RFR: 8229517: Support for optional asynchronous/buffered logging [v2]

Tue Mar 30 06:18:59 UTC 2021

On Mon, 29 Mar 2021 12:25:13 GMT, Yasumasa Suenaga <ysuenaga at openjdk.org> wrote:

> > But I agree that talking about the design first would be helpful. Maybe have a little mailing list thread to stop polluting this PR?
> 
> I posted similar diacussion to hotspot-runtime-dev last November. It aims to implement to send UL via network socket. I believe this PR helps it.
> 
> https://mail.openjdk.java.net/pipermail/hotspot-runtime-dev/2020-November/043427.html

Interesting. This design diagram is similar to this PR, but I don't think it is a good idea to have a blocking message buffer.
As mentioned in prior thread, it makes hotspot be more subject to external factors. TCP/UPD is an even more representative example of blocking IO than harddrive, isn't it?

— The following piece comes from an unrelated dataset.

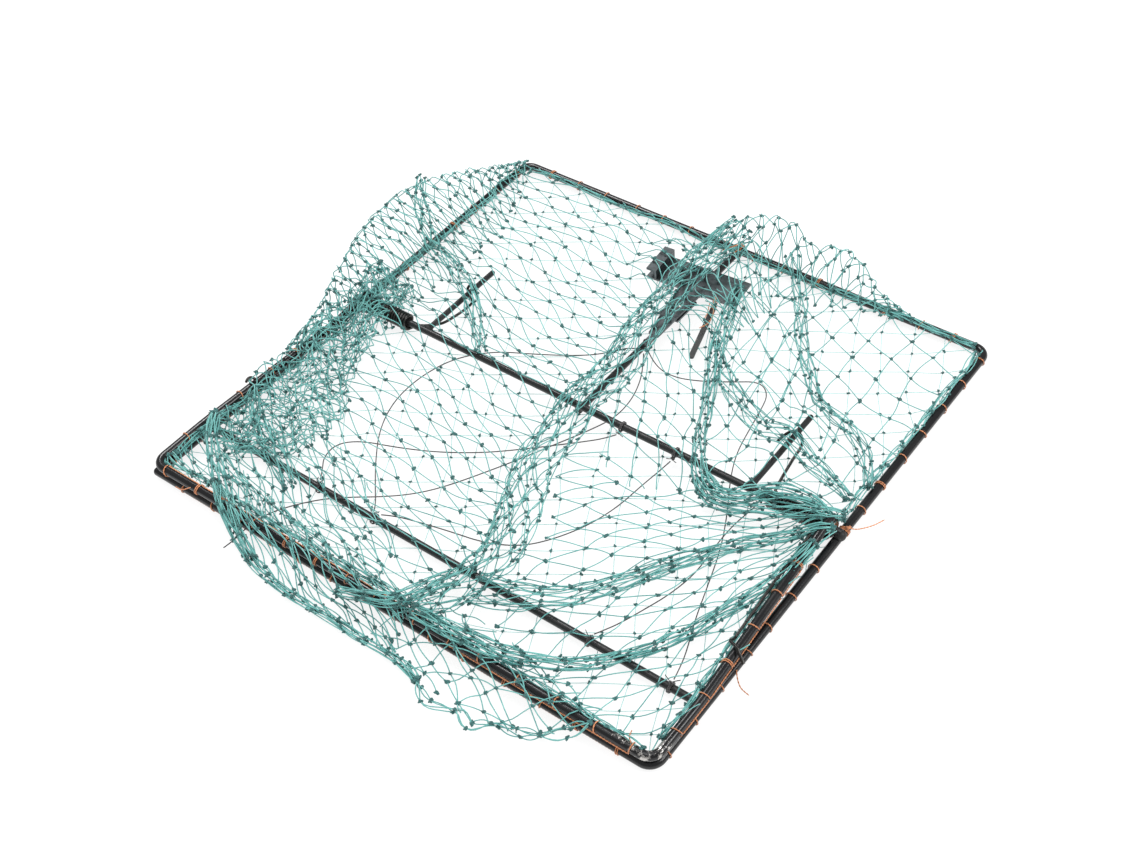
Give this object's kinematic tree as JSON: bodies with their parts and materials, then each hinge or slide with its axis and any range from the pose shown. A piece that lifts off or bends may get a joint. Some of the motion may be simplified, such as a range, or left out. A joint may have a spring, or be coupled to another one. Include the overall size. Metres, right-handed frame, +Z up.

### Design and its Rationale
For async-logging feature,  we proposed a lossy non-blocking design here.  A [bounded deque](https://github.com/openjdk/jdk/pull/3135/files#diff-5a3c326d548886f56ef0c46f4a63f7c58f76e1c51fada9a874d40d12a43f15b0R40) or ringbuffer gives a strong guarantee that log sites won't block java threads and the critical internal threads. This is the very problem we are meant to solve. 

It can be proven that we cannot have all three guarantees at the same time: **non-blocking**, **bounded memory** and **log fidelity**.  To overcome blocking I/O, which sometimes is not under our control, we think it's fair to trade log fidelity for non-blocking.  If we kept fidelity and chose unbound buffer, we could end up with some spooky out-out-memory errors on some resource resource-constrained hardwares.  We understand that the platforms hotspot running range from powerful servers to embedded devices. By leaving the buffer size adjustable, we can fit more scenarios.  Nevertheless,  with a bounded buffer, we believe developers can still capture important logging traits as long as the window is big enough and log messages are consecutive.  The current implementation does provide those two attributes. 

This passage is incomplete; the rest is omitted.